Carlo renewed courting Vittoria soon after returning to the town. He brought along as cousin to pay her a visit. She noticed that his emotions were running high as he once again stated his intentions, which he asserted in long letters that followed. As he made his way to the train station each morning, Carlo passed under Vittoria’s window serenading her with love songs to woo her over. Vittoria was half afraid that her mother would hear and wreak havoc, but she was just as overwhelmed by his tenacity and romantic flair.

Carlo asked her to commit to a relationship, but she resisted. Then he wrote a letter suggesting that if she wasn’t willing to commit openly, he would be willing to have a relationship “that is silent to the world.” He promised not to take advantage of her and would even ask her mother for Vittoria’s hand in marriage. When the war was over, he would bring her to America where they would not have to live in a land torn up by bombs.
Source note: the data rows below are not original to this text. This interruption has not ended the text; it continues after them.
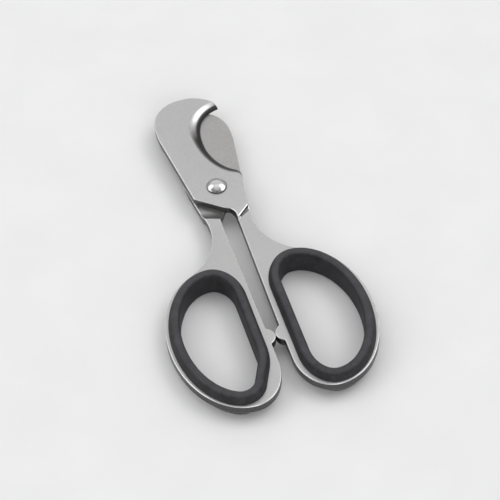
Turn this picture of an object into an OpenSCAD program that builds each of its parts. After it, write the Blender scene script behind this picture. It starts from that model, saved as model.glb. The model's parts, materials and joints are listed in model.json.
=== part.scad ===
// Scissors with crescent blades for cutting a round stick, lying flat with the front blade up.
// Two lapped steel halves turn on one pivot. Each finger loop has a soft liner clipped round its
// rim.
// Units are millimetres. +Y runs towards the blade tips and +Z is up.
// The origin is the middle of the bounding box's bottom face, where the liners rest.

/* [Blades] */
// Distance of the front blade's crown above the pivot
front_crown = 48.3; // [47.5:0.1:49]
// Distance of the rear blade's crown above the pivot
rear_crown = 42.2; // [41:0.1:43]
// Distance of the front blade's widest place above the pivot
front_wide = 33; // [32:0.5:34]
// Distance of the rear blade's widest place above the pivot
rear_wide = 28; // [27:0.5:29]
// Half width of the blade across the pivot
blade_half = 10.29; // [10.15:0.01:10.45]
// Widening of each straight side, in millimetres for each millimetre of length
blade_taper = 0.129; // [0.12:0.001:0.135]
// Thickness of one blade plate
blade_t = 2.75; // [2.4:0.05:3]
// Gap between the two blade plates
blade_gap = 0.06; // [0.04:0.01:0.1]

/* [Crescent notch] */
// Width of the crown that is left above the notch
hook_w = 4.8; // [4.5:0.1:5.2]
// Distance of the notch's lower end above the pivot
notch_low = 3.5; // [3.2:0.1:3.8]
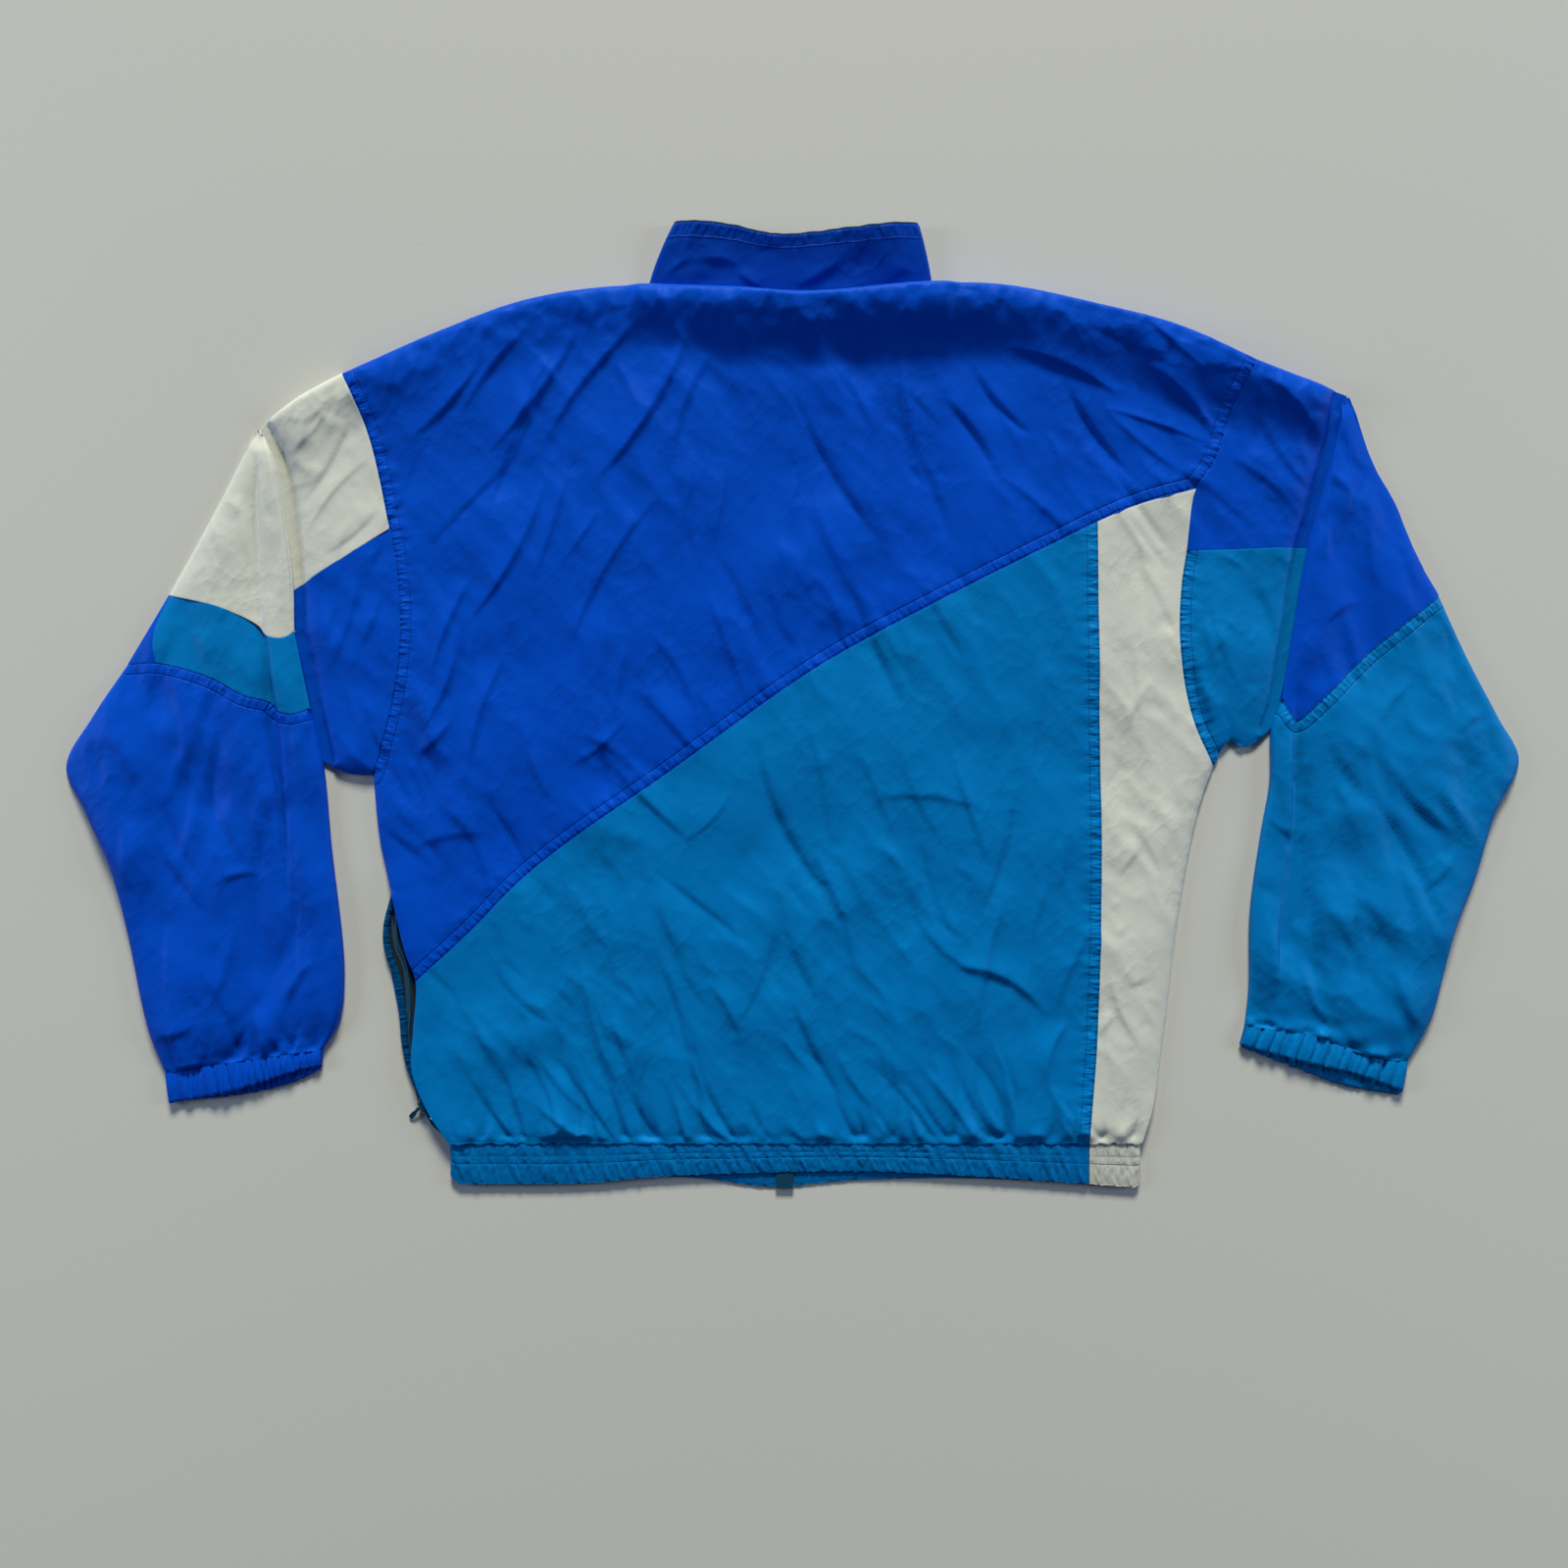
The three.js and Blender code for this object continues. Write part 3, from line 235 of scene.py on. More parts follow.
# Folds and creases
# A crease runs from x0, y0 to x1, y1, bows sideways by bow, and is a ridge (or, below zero, a valley) of the
# given width and height, steep on one side and gentle on the other.
# Columns: x0, y0, x1, y1, bow, width, height. An eighth, 1, marks a crease that is highest at its start.
backCreases = [
    (-77, 286, -150, 170, 8, 7, 3.2), (-110, 296, -190, 195, -6, 6, 2.6),
    (-160, 290, -232, 190, 6, 6, 2.8), (-135, 262, -118, 215, 4, 5, 2.0),
    (-196, 288, -252, 215, -5, 5, 2.2), (-230, 268, -292, 200, 5, 6, 2.4),
    (-60, 270, -92, 180, -6, 6, 2.0), (-185, 180, -250, 60, 10, 9, 2.6),
    (-100, 160, -170, 40, -8, 8, 2.0), (-3, 248, 71, 119, -6, 5, -2.6), (30, 262, 62, 205, 4, 5, 1.8),
    (112, 234, 156, 171, 5, 5, -3.0), (135, 258, 183, 204, -5, 5, -2.8),
    (204, 248, 259, 171, -4, 6, -3.0), (160, 272, 250, 232, 6, 8, 2.8),
    (85, 205, 120, 120, 5, 6, -1.8), (190, 210, 205, 170, 3, 4, 1.6), (260, 262, 318, 205, 5, 7, 2.4),
    (-60, 120, -20, 30, 5, 7, -1.6), (-110, 60, -70, -12, 6, 6, 1.6), (15, 165, 55, 75, -5, 6, 1.5),
    (-250, 60, -280, -20, 5, 8, 2.4), (-215, 40, -245, -60, -7, 8, 2.0),
    (-285, 20, -268, -60, 4, 6, 1.8), (-160, -20, -118, -48, 4, 5, 1.6),
    (-170, -45, -125, -8, -4, 4, 1.4), (-146, -34, -138, -72, 3, 4, -1.6),
    (-286, -38, -256, -8, -3, 5, 1.8), (-289, -108, -223, -97, 6, 8, 1.3),
    (-270, -70, -235, -112, 5, 5, 1.6), (-81, -101, -47, -64, -4, 7, 1.1),
    (-28, -19, 43, -157, -14, 8, -3.0), (10, -10, 30, -120, 6, 9, 1.6),
    (168, -59, 143, -157, 6, 7, -2.6), (120, -196, 194, -236, 12, 8, 2.8),
    (90, -150, 150, -205, -8, 8, 1.8), (-2, -217, 43, -302, -5, 7, -2.6),
    (33, -259, 77, -315, -5, 6, 2.4), (210, -236, 197, -297, -9, 6, 2.6),
    (-190, -263, -131, -319, -8, 7, 2.4), (-159, -189, -113, -314, -9, 9, 2.6),
    (-65, -205, -37, -256, 4, 7, 1.8), (-230, -190, -180, -240, -7, 10, -1.8),
    (-100, -130, -60, -230, -8, 10, 1.6), (80, -20, 120, -110, -6, 10, 1.4),
    (60, -70, 150, -80, 8, 9, 1.3), (-10, -160, -40, -240, 6, 9, -1.6), (190, 60, 175, -60, 5, 9, 1.4),
    (-250, -225, -215, -300, 5, 8, 1.8), (150, -250, 165, -312, 4, 6, 2.0),
    (110, -262, 120, -318, -3, 5, 1.8), (-80, -262, -62, -320, 4, 6, 2.0),
    (0, -285, 8, -322, 2, 5, 1.6), (-220, -285, -205, -322, 3, 5, 1.8), (254, 60, 262, -40, 4, 7, 1.6),
    (272, 20, 252, -20, -3, 5, 1.4), (248, -80, 280, -130, 5, 8, 1.6),
    (240, -200, 268, -262, -5, 7, 1.8), (262, 110, 285, 60, 4, 6, 1.2),
    (250, -260, 246, -315, 3, 5, 1.6),
]
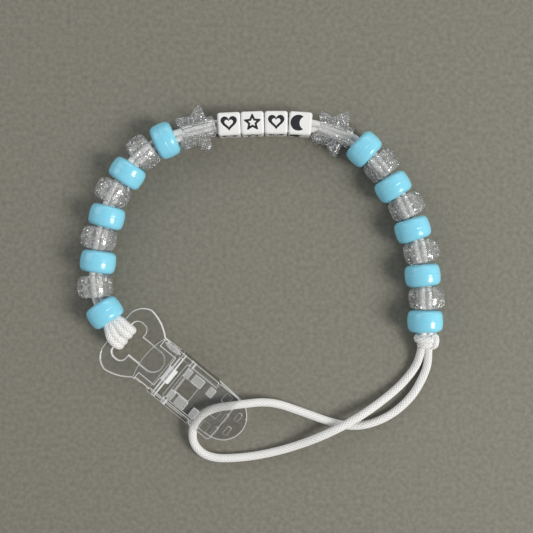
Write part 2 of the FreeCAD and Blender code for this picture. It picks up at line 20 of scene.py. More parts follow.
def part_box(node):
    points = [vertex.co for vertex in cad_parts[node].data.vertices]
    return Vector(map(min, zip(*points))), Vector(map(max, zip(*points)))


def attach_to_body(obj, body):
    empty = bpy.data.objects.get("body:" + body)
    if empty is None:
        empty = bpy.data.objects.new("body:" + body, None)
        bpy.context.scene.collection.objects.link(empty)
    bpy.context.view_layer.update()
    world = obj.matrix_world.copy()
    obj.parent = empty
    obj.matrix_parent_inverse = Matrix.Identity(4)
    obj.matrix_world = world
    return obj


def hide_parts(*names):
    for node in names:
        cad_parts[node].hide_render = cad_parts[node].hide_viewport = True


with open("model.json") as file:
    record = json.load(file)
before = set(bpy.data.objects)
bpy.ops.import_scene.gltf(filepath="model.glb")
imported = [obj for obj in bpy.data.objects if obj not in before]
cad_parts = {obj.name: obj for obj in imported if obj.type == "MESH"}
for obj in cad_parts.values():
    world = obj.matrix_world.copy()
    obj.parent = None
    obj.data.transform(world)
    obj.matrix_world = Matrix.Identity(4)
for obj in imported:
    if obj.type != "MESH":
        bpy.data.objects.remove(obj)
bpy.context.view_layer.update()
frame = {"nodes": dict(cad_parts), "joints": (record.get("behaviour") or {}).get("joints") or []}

Vittoria warmed to his proposal for a silent courtship, and the two started a correspondence that gradually built into a platonic love affair. Carlo wrote to her every chance he had, leaving notes for her on her windowsill as he left for school. When he didn’t have blank sheets of paper, on the train ride home he would use the bare spots of magazines that were not covered by text or photos featuring the latest stars from the silver screen.

The first kiss

One day Carlo went to Vittoria’s house with the excuse of returning a book he borrowed from her brother, Romolo, one of his closest friends. It was wintertime and Vittoria was in the home alone, huddled around a brass pan filled with soft coals from the mountains used to keep homes warm. Carlo sat with her around the coal pan, the light from the fire flickering off the walls in the otherwise dark room. If ever there was a time to kiss her, this was it.

He was afraid, but found the courage to take her hand. They sat for awhile, enjoying what they knew was a short opportunity to spend time alone. Finally, both of their hearts racing, he leaned over to kiss her. It was the first for either of them.